172 Mo. App. 64 | Mo. Ct. App. | 1913
We have no indication of the theory upon which the learned trial court disposed of the case, other than as afforded by a ruling that he made when a witness was being cross-examined by counsel for defendants, which appears in the abstract. That witness was asked whether a suit for injunction had been brought to enjoin the erection of the two groups of flats mentioned. This was objected to as immaterial, whereupon the court remarked: “Where you stand by and see restrictions of that kind repeatedly violated and make no effort to restrain them by law it practically wipes out the restrictions. He may answer that because they plead you were estopped by your conduct. I will receive it subject to the objection.” To this plaintiff duly excepted.
The evidence shows that when the contractor, one of the defendants, acting for the owners, had taken out a permit for the erection of the building, it was then the plan to erect flats or apartment houses on these two lots; that afterwards this was changed and a permit taken out to erect a hotel and the contractor proceeded to do that.

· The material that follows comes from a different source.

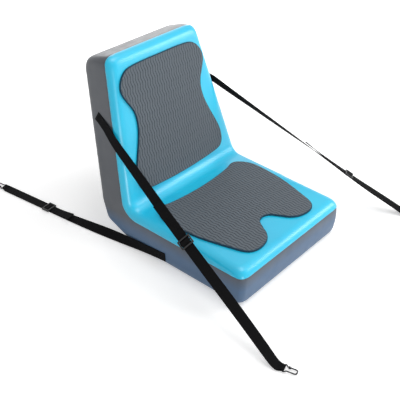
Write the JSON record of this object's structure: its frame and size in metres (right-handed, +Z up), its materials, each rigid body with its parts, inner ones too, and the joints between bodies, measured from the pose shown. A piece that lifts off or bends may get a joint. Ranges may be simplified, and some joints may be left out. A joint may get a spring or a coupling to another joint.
{
  "type": "paddleboard seat",
  "caption": "L-shaped inflatable seat with a foam pad on the seat and on the reclined back, a valve behind the back, and webbing straps ending in sliders and snap hooks.",
  "frame": {"origin": "on the ground under the seat, in the middle of its width, midway between the front wall and the crease where seat and back meet", "axes": "-Y is the front, +X the right-hand side of someone who looks at the seat, +Z up"},
  "size_m": [0.7026, 1.0398, 0.4563],
  "materials": {
    "grey_pvc": "satin",
    "blue_pvc": "satin",
    "grey_foam": "matte",
    "black_webbing": "matte",
    "black_plastic": "satin",
    "black_metal": "satin",
    "bright_metal": "satin",
    "black_rubber": "matte"
  },
  "bodies": {
    "seat": {"air_chamber": "grey_pvc", "deck_skin": "blue_pvc", "seat_pad": "grey_foam", "back_pad": "grey_foam", "webbing_front_left": "black_webbing", "slider_front_left": "black_plastic", "hook_front_left": "black_metal", "gate_pin_front_left": "bright_metal", "webbing_front_right": "black_webbing", "slider_front_right": "black_plastic", "hook_front_right": "black_metal", "gate_pin_front_right": "bright_metal", "webbing_rear_left": "black_webbing", "slider_rear_left": "black_plastic", "hook_rear_left": "black_metal", "gate_pin_rear_left": "bright_metal", "webbing_rear_right": "black_webbing", "slider_rear_right": "black_plastic", "hook_rear_right": "black_metal", "gate_pin_rear_right": "bright_metal", "valve_body": "black_plastic", "valve_spring": "bright_metal", "valve_seal": "black_rubber"},
    "gate_front_left": {"gate_front_left": "black_metal"},
    "gate_front_right": {"gate_front_right": "black_metal"},
    "gate_rear_left": {"gate_rear_left": "black_metal"},
    "gate_rear_right": {"gate_rear_right": "black_metal"},
    "valve_poppet": {"valve_poppet": "black_plastic"},
    "valve_cap": {"valve_cap": "black_plastic"}
  },
  "joints": [
    {"name": "gate_front_left_opens", "type": "hinge", "parent": "seat", "child": "gate_front_left", "pos_m": [-0.27125, -0.36793, 0.00335], "axis": [-0.0032, 0.011, -0.9999], "range_deg": [0, 25], "stiffness_Nm_per_rad": 0.004},
    {"name": "gate_front_right_opens", "type": "hinge", "parent": "seat", "child": "gate_front_right", "pos_m": [0.39791, -0.31816, 0.00375], "axis": [-0.001, -0.0192, -0.9998], "range_deg": [0, 25], "stiffness_Nm_per_rad": 0.004},
    {"name": "gate_rear_left_opens", "type": "hinge", "parent": "seat", "child": "gate_rear_left", "pos_m": [-0.28046, 0.63191, 0.0035], "axis": [0, 0, -1], "range_deg": [0, 25], "stiffness_Nm_per_rad": 0.004},
    {"name": "gate_rear_right_opens", "type": "hinge", "parent": "seat", "child": "gate_rear_right", "pos_m": [0.26838, 0.63363, 0.0035], "axis": [0, 0, -1], "range_deg": [0, 25], "stiffness_Nm_per_rad": 0.004},
    {"name": "valve_poppet_presses", "type": "slide", "parent": "seat", "child": "valve_poppet", "axis": [0, -0.9593, 0.2823], "range_m": [0, 0.003], "stiffness_N_per_m": 60},
    {"name": "valve_cap_turns", "type": "hinge", "parent": "seat", "child": "valve_cap", "pos_m": [0, 0.30253, 0.17657], "axis": [0, 0.9593, -0.2823], "range_deg": [0, 90]}
  ]
}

That this proposed building, if intended for flats or an apartment house, would have violated the restriction against erecting more than one dwelling on each fifty-foot lot, is clear. Prom six to nine distinct, separate “dwellings” or flats or apartments were proposed to be erected on the lots, with no line between corresponding to the line between the lots. If designed for a hotel and intended for the carrying on of the hotel business in it, while a single structure, that it was a violation of the restriction against the erection or maintaining of a building for conducting business therein, is also clear.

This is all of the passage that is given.